Ende Oktober sind die Litauer in der Stadt angekommen: Soldaten, Polizei und zivile Beamte. Es war schon bekannt, dass Litauen Vilnius übernehmen würden und dass sie in Kovno schon einen administrativen Apparat eingereichtet haben, um die Stadt zu verwalten.
Die Rote Armee hat die Amtsgewalt der Kovner Regierung übergeben. Und so wurde Vilnius wieder an Litauen angeschlossen.
Am Dienstag, den 31. Oktober, brach in Vilnius ein Pogrom aus.
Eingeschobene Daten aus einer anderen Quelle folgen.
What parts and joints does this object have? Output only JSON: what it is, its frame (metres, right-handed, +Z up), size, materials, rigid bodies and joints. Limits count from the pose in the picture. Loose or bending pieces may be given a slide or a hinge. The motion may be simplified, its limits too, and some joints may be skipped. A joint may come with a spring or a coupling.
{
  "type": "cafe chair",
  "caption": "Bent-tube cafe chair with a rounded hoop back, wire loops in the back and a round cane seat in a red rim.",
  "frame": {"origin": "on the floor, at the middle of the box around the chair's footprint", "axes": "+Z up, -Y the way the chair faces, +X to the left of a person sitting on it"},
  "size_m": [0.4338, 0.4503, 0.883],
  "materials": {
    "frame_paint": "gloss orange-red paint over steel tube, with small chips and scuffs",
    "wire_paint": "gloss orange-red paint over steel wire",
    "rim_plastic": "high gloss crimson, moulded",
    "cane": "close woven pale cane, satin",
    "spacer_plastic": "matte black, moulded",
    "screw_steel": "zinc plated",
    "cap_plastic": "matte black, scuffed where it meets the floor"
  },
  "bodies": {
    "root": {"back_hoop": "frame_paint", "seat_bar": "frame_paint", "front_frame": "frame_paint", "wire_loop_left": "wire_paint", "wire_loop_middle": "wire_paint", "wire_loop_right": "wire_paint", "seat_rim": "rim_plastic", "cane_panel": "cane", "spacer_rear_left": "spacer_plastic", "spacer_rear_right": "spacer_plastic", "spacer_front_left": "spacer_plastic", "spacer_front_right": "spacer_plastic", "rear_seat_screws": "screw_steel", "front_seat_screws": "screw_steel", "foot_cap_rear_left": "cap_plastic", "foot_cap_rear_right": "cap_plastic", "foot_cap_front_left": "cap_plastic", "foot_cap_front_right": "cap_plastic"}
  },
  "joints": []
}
Laut dem, was die Litauer später erklärten, geschah dies wegen eines jungen jüdischen Mannes, der von einem Magistratsgebäude eine litauische Fahne abgerissen habe. Eigentlich sind die Unruhen aber aufgrund von Provokationen von Litauern hevorgerufen worden. Woher jedoch direkt so viele Progromisten kamen; wo sie so schnell die Torah des Schlagens, des Ausraubens und Vernichtens von Hab und Gut auswendig gelernt haben – das war nicht zu verstehen. Jede Stunde gab es neue schäuderliche Neuigkeiten: dass auf der Boyakes Straße ein Hauswächter den Hausbesitzer von Balkon geworfen hat, dass man die Federn aus den Kissen herauslässt, die Häuser ausraubt und alles zerstört.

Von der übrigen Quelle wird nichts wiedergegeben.